■ SOURCE EXCERPT ■
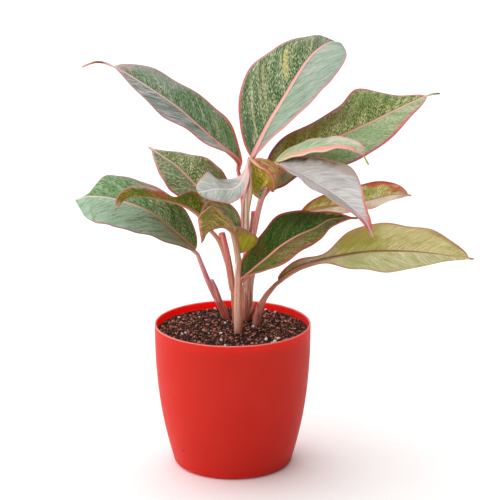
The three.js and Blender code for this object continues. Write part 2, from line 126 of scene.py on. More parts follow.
# The leaves. The stalk runs from the soil to the blade's base, with its radius at both ends, and the
# midrib from the base to the tip. Values in a list are spread evenly from base to tip: face is the way
# the upper side looks, and each half has its width, its fold up from the flat and its further curl
# toward the edge, in degrees. Left and right are as seen along the midrib from the base, with the upper
# side up. Ends are the powers that round the outline at the base and at the tip, tail is the share of
# the length that is a drawn-out tip, and skin the colours of the stalk from the soil to the blade.
LEAVES = {
    "blade_01": {
        "shoot": "shoot_middle",
        "stalk": [(11, 14, 124), (11, 12, 163), (9, 8, 215), (7, 8, 236), (6, 8, 249)],
        "radii": (3, 1.6),
        "skin": [(160, 88, 66), (222, 142, 128), (246, 150, 144), (244, 110, 104)],
        "midrib": [
            (6, 8, 249), (4, 8, 258), (-18, 10, 276), (-45, 12, 300), (-76, 14, 321), (-97, 16, 333),
            (-110, 18, 336), (-122, 18, 332),
        ],
        "face": [(0.5, -0.6, 0.6), (0.35, -0.6, 0.7), (0.1, -0.4, 0.9)],
        "left": {"width": (14, 27, 22, 26, 20, 12, 12), "fold": (50, 22, 10), "curl": (0, -10, 0)},
        "right": {"width": (0, 25, 26.5, 24.8, 30, 32, 28), "fold": (15, 12, 5), "curl": (-15, -20, -10)},
        "ends": (0.45, 0.6),
        "tail": 0.17,
    },
    "blade_02": {
        "shoot": "shoot_middle",
        "stalk": [(12, 17, 124), (12, 12, 163), (9, 2, 217), (14, 1, 246), (16, 3, 260)],
        "radii": (3, 1.7),
        "skin": [(160, 88, 66), (234, 160, 146), (252, 178, 166), (248, 168, 168)],
        "midrib": [
            (16, 3, 260), (29, 8, 286), (40, 12, 304), (53, 18, 325), (63, 22, 339), (73, 28, 347),
            (82, 36, 350), (87, 43, 348),
        ],
        "face": [(-0.4, -0.9, 0.3), (-0.3, -0.85, 0.5), (-0.2, -0.5, 0.8)],
        "left": {"width": (46, 47, 48.5, 43, 31.5, 20.5, 19), "fold": (10, 8, 12), "curl": (-15, -15, -20)},
        "right": {"width": (20, 23.5, 30, 33, 35.5, 31.5, 2), "fold": (30, 30, 15), "curl": (-10, -15, -20)},
        "ends": (0.7, 0.3),
        "tail": 0.02,
    },
    "blade_03": {
        "shoot": "shoot_middle",
        "stalk": [(13, 19, 124), (13, 16, 162), (19, 8, 202), (25, 4, 227), (31, 5, 235)],
        "radii": (3, 1.9),
        "skin": [(150, 78, 60), (222, 146, 128), (240, 150, 138), (206, 116, 100)],
        "midrib": [
            (31, 5, 235), (47, 8, 253), (68, 14, 266), (93, 22, 276), (117, 32, 285), (140, 44, 294),
            (163, 56, 302), (174, 62, 303),
        ],
        "face": [(0.1, -0.8, 0.6), (-0.1, -0.65, 0.75), (-0.2, -0.5, 0.8)],
        "left": {"width": (26, 26, 21.5, 26.5, 40, 19, 20), "fold": (15, 15, 10), "curl": (-10, -10, 0)},
        "right": {"width": (20, 17, 27, 29, 26, 21.5, 22), "fold": (15, 12, 10), "curl": (-15, -20, 0)},
        "ends": (0.5, 0.6),
        "tail": 0.08,
    },
    "blade_04": {
        "shoot": "shoot_middle",
        "stalk": [(14, 18, 124), (14, 14, 162), (18.5, 7, 203), (25, 2, 234), (35, -6, 259)],
        "radii": (3, 1.3),
        "skin": [(160, 88, 66), (232, 154, 140), (244, 168, 158), (214, 180, 130)],
        "midrib": [
            (35, -6, 259), (51, -10, 268), (70, -16, 274), (91, -24, 277), (102, -32, 272), (108, -38, 263),
        ],
        "face": [(-0.3, -0.25, 1), (0, -0.2, 1), (0.5, -0.2, 0.7)],
        "left": {"width": (14, 14), "fold": (12, 10, 0), "curl": (-10, -10, 0)},
        "right": {"width": (14, 14), "fold": (12, 8, 0), "curl": (-20, -20, 0)},
        "ends": (0.6, 0.5),
        "tail": 0.1,
    },
    "blade_05": {
        "shoot": "shoot_middle",
        "stalk": [(13, 18, 124), (14, 13, 162), (18, 3, 204), (25, -2, 231), (38, -12, 258)],
        "radii": (3, 1.6),
        "skin": [(150, 78, 60), (226, 150, 136), (240, 160, 150), (224, 180, 160)],
        "midrib": [
            (38, -12, 258), (56, -26, 252), (68, -36, 247), (83, -48, 240), (94, -58, 233),
            (104, -66, 224), (110, -70, 212),
        ],
        "face": [(0.2, -0.4, 0.9), (0.3, -0.5, 0.8), (0.5, -0.6, 0.5)],
        "left": {"width": (24, 26, 27.5, 13, 4), "fold": (35, 28, 20), "curl": (0, -10, -10)},
        "right": {"width": (22, 22, 23, 23, 16, 9, 5), "fold": (35, 30, 20), "curl": (-10, -10, -10)},
        "ends": (0.6, 0.5),
        "tail": 0.03,
    },
    "blade_06": {
        "shoot": "shoot_middle",
        "stalk": [(13, 16, 124), (12.5, 10, 163), (12, 1, 213), (16, 0, 239), (17, -4, 259)],
        "radii": (3, 1.4),
        "skin": [(160, 88, 66), (226, 160, 140), (240, 214, 184), (226, 170, 140)],
        "midrib": [
            (17, -4, 259), (22, -12, 256), (29, -19, 253), (33, -25, 248), (34, -29, 243), (32, -30, 239),
        ],
        "face": [(0.1, 0.95, 0.1), (0.1, 0.95, 0.1), (0.3, 0.9, 0.1)],
        "left": {"width": (16, 27, 27, 19, 10, 4), "fold": (10, 10, 10), "curl": (0, 0, 0)},
        "right": {"width": (7, 8, 8.5, 7, 2), "fold": (15, 15, 15), "curl": (10, 10, 10)},
        "ends": (0.35, 0.4),
        "tail": 0.03,
    },
    "blade_07": {
        "shoot": "shoot_middle",
        "stalk": [(12, 16, 124), (12, 9, 164), (12, 0, 213), (12, 1, 238), (13, 0, 256), (12, -5, 257)],
        "radii": (3, 1.5),
        "skin": [(160, 88, 66), (226, 176, 150), (244, 226, 200), (242, 206, 196)],
        "midrib": [
            (12, -5, 257), (10, -11, 248), (5, -17, 241), (-2, -26, 240), (-12, -38, 243), (-26, -50, 243),
        ],
        "face": [(-0.6, -0.4, 0.7), (-0.2, -0.7, 0.7), (-0.1, -0.7, 0.7)],
        "left": {"width": (4, 8.5, 14.5, 10), "fold": (0, 0, 0), "curl": (-10, -20, -20)},
        "right": {"width": (4, 6, 22, 23, 20.5, 16.5, 14), "fold": (10, 10, 10), "curl": (-10, -20, -20)},
        "ends": (0.5, 0.4),
        "tail": 0,
    },
    "blade_08": {
        "shoot": "shoot_back",
        "stalk": [(4, 13, 124), (5, 12, 158), (0, 9, 194), (-7, 8, 211), (-14, 10, 218)],
        "radii": (2.6, 1.4),
        "skin": [(206, 124, 96), (226, 132, 106), (232, 150, 136), (200, 140, 130)],
        "midrib": [
            (-14, 10, 218), (-21, 18, 224), (-30, 26, 231), (-40, 36, 239), (-49, 46, 245), (-59, 58, 249),
            (-72, 72, 255),
        ],
        "face": [(0.3, -0.5, 0.8), (0.3, -0.6, 0.7), (0.2, -0.5, 0.8)],
        "left": {"width": (19, 24.5, 24.5, 23.5, 24), "fold": (15, 12, 10), "curl": (-15, -15, -10)},
        "right": {"width": (30, 29, 32, 30, 27), "fold": (15, 12, 10), "curl": (-15, -15, -10)},
        "ends": (0.45, 1),
        "tail": 0.03,
    },
    "blade_09": {
        "shoot": "shoot_left",
        "stalk": [(-7, 21, 123), (-13.5, 19, 136), (-20.5, 15, 152), (-31, 8, 181)],
        "radii": (3.4, 1.7),
        "skin": [(196, 84, 66), (222, 108, 104), (232, 140, 144), (222, 150, 152)],
        "midrib": [
            (-31, 8, 181), (-46, 8, 195), (-67, 6, 213), (-90, 4, 223), (-105, 2, 227), (-118, 0, 228),
            (-128, -3, 226),
        ],
        "face": [(0.4, -0.3, 0.9), (0.1, -0.4, 0.9), (-0.2, -0.3, 0.9)],
        "left": {
            "width": (36, 35.5, 35, 34, 33, 33, 33, 33, 33, 33.5, 37, 42, 60),
            "fold": (25, 5, -5),
            "curl": (-10, -10, -10),
        },
        "right": {
            "width": (32, 34, 34.5, 31, 28.5, 27.5, 27.5, 26.5, 26.5, 5, 0),
            "fold": (22, 22, 20),
            "curl": (-10, -15, -20),
        },
        "ends": (0.5, 0.3),
        "tail": 0,
    },
    "blade_10": {
        "shoot": "shoot_front",
        "stalk": [(4, -18, 122), (3.8, -18.5, 146), (4.4, -20, 167), (6, -22, 186)],
        "radii": (3, 2.2),
        "skin": [(212, 136, 104), (244, 182, 156), (234, 166, 142), (206, 168, 130)],
        "midrib": [
            (6, -22, 186), (4, -23, 196), (1, -24, 204.5), (-6, -26, 210), (-14, -31, 210), (-20, -38, 208),
            (-24, -46, 201),
        ],
        "face": [(0.7, 0.7, 0.1), (0.3, 0.1, 0.9), (0.1, 0.1, 1)],
        "left": {
            "width": (34, 29, 16, 6.5, 10, 18, 24, 42, 47),
            "fold": (60, 60, 55, 70, 82),
            "curl": (0, 0, 0),
        },
        "right": {"width": (6, 10, 15, 22, 21, 7, 0), "fold": (60, 65, 60), "curl": (0, 0, 0)},
        "ends": (0.4, 0.15),
        "tail": 0,
    },
    "blade_11": {
        "shoot": "shoot_front",
        "stalk": [(6, -17, 120), (7, -16.5, 137), (7.4, -16.5, 152), (8, -16, 163)],
        "radii": (2.6, 1.9),
        "skin": [(196, 112, 76), (210, 124, 90), (214, 122, 96)],
        "midrib": [
            (8, -16, 163), (28, -18, 181), (40, -20, 192), (54, -21, 201), (67, -22, 207), (80, -24, 215),
            (101, -28, 217),
        ],
        "face": [(-0.3, -0.6, 0.7), (-0.2, -0.6, 0.75), (-0.1, -0.5, 0.8)],
        "left": {"width": (30, 22, 23, 27.5, 22, 13, 9), "fold": (18, 15, 10), "curl": (-15, -20, -10)},
        "right": {"width": (18, 24, 26, 21.5, 19, 16, 6), "fold": (50, 22, 10), "curl": (0, -15, -10)},
        "ends": (0.55, 0.75),
        "tail": 0.03,
    },
    "blade_12": {
        "shoot": "shoot_middle",
        "stalk": [(14, 19, 124), (16.5, 20, 156), (27, 18, 183), (42, 18, 197), (56, 22, 208)],
        "radii": (2.6, 1.4),
        "skin": [(140, 70, 54), (226, 140, 122), (244, 166, 154), (222, 150, 130)],
        "midrib": [
            (56, 22, 208), (71, 28, 212), (94, 38, 213), (115, 46, 215), (137, 54, 218), (152, 60, 215),
        ],
        "face": [(0.1, 0.85, 0.5), (0.1, 0.85, 0.5), (0.1, 0.8, 0.5)],
        "left": {"width": (14, 18, 19, 24, 36), "fold": (20, 20, 20), "curl": (0, 0, 0)},
        "right": {"width": (11, 12.5, 13, 16, 12), "fold": (40, 50, 30), "curl": (0, 0, 0)},
        "ends": (0.6, 0.6),
        "tail": 0.03,
    },
    "blade_13": {
        "shoot": "shoot_right",
        "stalk": [(20, 5, 123), (22.5, 3, 132), (27, -1, 143), (38, -4, 158)],
        "radii": (3.7, 1.8),
        "skin": [(190, 112, 90), (222, 130, 118), (206, 128, 108), (176, 96, 76)],
        "midrib": [
            (38, -4, 158), (49, -2, 166), (60, 0, 171), (84, 6, 176), (114, 12, 179), (148, 20, 177),
            (179, 26, 172), (203, 30, 167),
        ],
        "face": [(0, 0.8, 0.5), (0, 0.85, 0.45), (0, 0.8, 0.5)],
        "left": {"width": (9, 6.5, 8, 20.5, 28, 34, 31, 17, 12), "fold": (15, 15, 10), "curl": (-10, -10, 0)},
        "right": {"width": (9, 8.5, 6, 22, 28, 27, 30, 25, 20), "fold": (15, 15, 10), "curl": (-10, -10, 0)},
        "ends": (0.35, 0.5),
        "tail": 0.03,
    },
    "blade_14": {
        "shoot": "shoot_back",
        "stalk": [(3, 12, 124), (1, 12, 145), (-5, 12, 170), (-12, 12, 189), (-22, 12, 203)],
        "radii": (2.9, 1.7),
        "skin": [(206, 136, 116), (226, 150, 128), (206, 156, 126), (220, 150, 110)],
        "midrib": [
            (-22, 12, 203), (-28, 8, 212), (-41, 0, 222), (-60, -12, 230), (-76, -22, 234), (-86, -28, 233),
            (-93, -32, 224),
        ],
        "face": [(-0.1, 0, 1), (0, 0, 1), (-0.2, 0, 0.9)],
        "left": {"width": (5, 12, 18, 18.5, 21, 23.5, 22), "fold": (66, 60, 18, 36, 60), "curl": (0, 0, 0)},
        "right": {"width": (20, 20), "fold": (15, 5, 5), "curl": (-10, -10, -10)},
        "ends": (0.4, 0.5),
        "tail": 0.03,
    },
}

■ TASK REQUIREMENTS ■
Gather every line containing the word "from" and copy it.

■ EXPECTED ANSWER ■
The three.js and Blender code for this object continues. Write part 2, from line 126 of scene.py on. More parts follow.
# The leaves. The stalk runs from the soil to the blade's base, with its radius at both ends, and the
# midrib from the base to the tip. Values in a list are spread evenly from base to tip: face is the way
# the upper side looks, and each half has its width, its fold up from the flat and its further curl
# toward the edge, in degrees. Left and right are as seen along the midrib from the base, with the upper
# the length that is a drawn-out tip, and skin the colours of the stalk from the soil to the blade.